A MENINA QUE EMPRESTA LIVROS

A MENINA QUE EMPRESTA LIVROS

JOEL MARINHO

Essa é mais uma daquelas histórias que só a profissão de professor pode proporcionar, tão fora do enquadre no momento cercado e regido por celulares gerando em nós um certo espanto, porém de forma positiva. Essa história é da menina que emprestava livros.

Foram poucos de fato os alunos que nesses oito anos de serviço público quanto professor me trouxeram belíssimas surpresas como “perturbar”, no bom sentido da palavra por livros e explicação naquilo que tanto a minha disciplina, como por vezes outras poderiam trazer. Sim, foram poucos, talvez eu possa contar nos dedos a quantidade, entretanto, esses poucos são sem dúvidas o combustível para eu ir em busca de mais saber e me dedicar mais a esse ato árduo que escolhi, o ato de “ensinar”. Coloco esse ensinar entre aspas porque na verdade isso é uma via de mão dupla, ao ensinar acabamos também aprendendo e muito.

Quero frisar aqui uma coisa, todos os que tiveram essa “audácia” de me “perturbar” estão seguindo uma vida acadêmica, sei disso porque ainda acompanho alguns pelas redes sociais ou encontro pela Universidade Federal do Amazonas, onde me contam as “aventuras” do mundo acadêmico.

Pois bem, dessa vez tenho em uma das minhas salas de aula de terceiro ano do ensino médio uma aluna, ela é mestra em “perturbar”, essa perturbação a qual eu gosto. Ora é: professor, eu não entendi isso, por que aquilo, mas se é isso então por que entendi outra coisa? Ela é aquela pessoa da mente acelerada, as vezes até demais que chega a atrapalhá-la. Além de querer saber um monte de coisa quer ler e assim passou a pedir algumas leituras.

Mas logo eu que sou tão apaixonado por meus livros, e confesso, não gosto de emprestá-los, todavia, ela já provou que está interessada mesmo, além de ser muito responsável. Termina de ler um livro já quer saber qual será o próximo título. Quanto orgulho!

Igual a todos os outros guerreiros que tive o privilégio de ser professor ela também vacila e oscila entre o potencial que tem e a autoestima baixa. Talvez seja algo inerente do próprio ser humano, principalmente do adolescente, porém aos poucos vão descobrindo o quão longe podem chegar.

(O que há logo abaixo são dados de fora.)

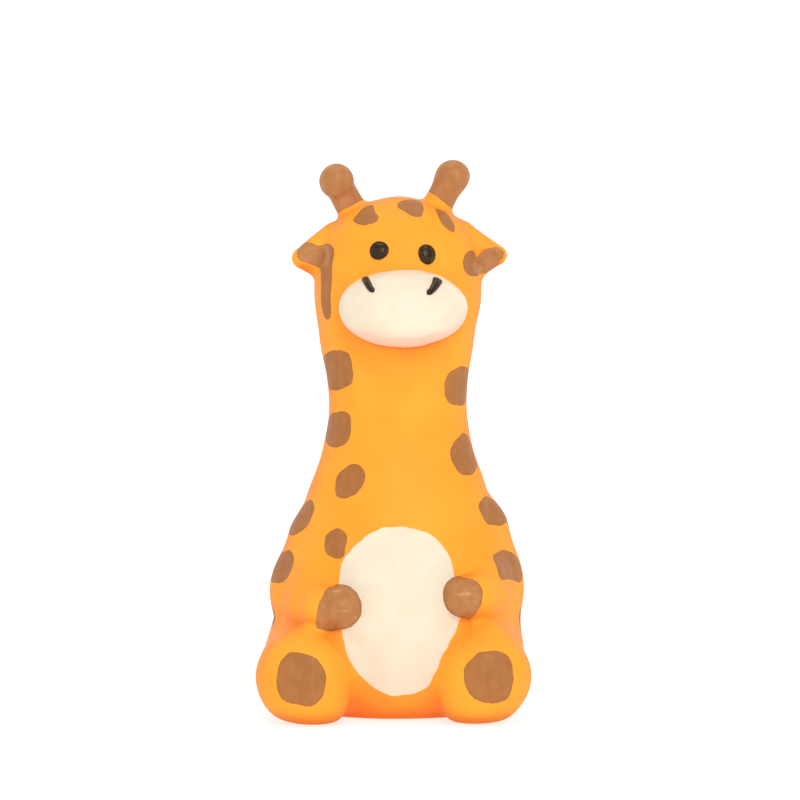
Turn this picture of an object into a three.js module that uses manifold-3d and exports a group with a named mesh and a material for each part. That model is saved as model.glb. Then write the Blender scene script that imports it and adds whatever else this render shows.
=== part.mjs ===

Vejo nesses alunos a força de vontade, a garra e de certa forma me sinto vivo, pois mesmo já um pouco cansado pelos baques da vida rememoro meus momentos de adolescência, a falta de apoio estatal e a convivência andando sobre o fio da navalha sem nenhuma ou quase nenhuma oportunidade, a não ser roça e construção civil.

Eu não emprestava livros de ninguém, pois não havia quem tivesse livros na região onde nasci, quando muito havia uns cordéis amarelados pelo tempo e uns livros de faroeste, a força maior para eu aprender a ler e até conseguir comprar alguns. Não, eu não emprestava livros de ninguém porque não tinha por ali, mas uma vez emprestei um cordel meu a um conhecido que levou embora e ao sair ainda disse a mim: “vou ganhar dinheiro na história”. As lágrimas ainda insistem em cair todas as vezes que disso lembro. Talvez seja daí o meu grande problema para emprestar meus livros, eles são como tesouros para mim.

Mas diante a vontade de alguns alunos em querer aprender mais sobre a vida e a história eu abro exceções e empresto alguns dos meus tesouros. Porque conhecimento é isso, de nada adianta se intoxicar de saber se ele não irá fazer efeito prático ou abstrato na vida de mais ninguém. Por isso escolhi ser professor e eterno aprendiz, é a minha profissão, logo também meu “ganha pão”, mas além disso há algo mais profundo que eu não saberia explicar, missão talvez, nem gosto muito desse termo, porém sem uma explicação mais plausível eu ficaria com ele, missão de emprestar e ajudar através daquilo que tenho e aprendi às meninas e meninos que emprestam livros.

Os livros são pássaros sem asas, mas que tem o poder de atravessar mares, montes e vales e embelezar cérebros capazes de os abraçar.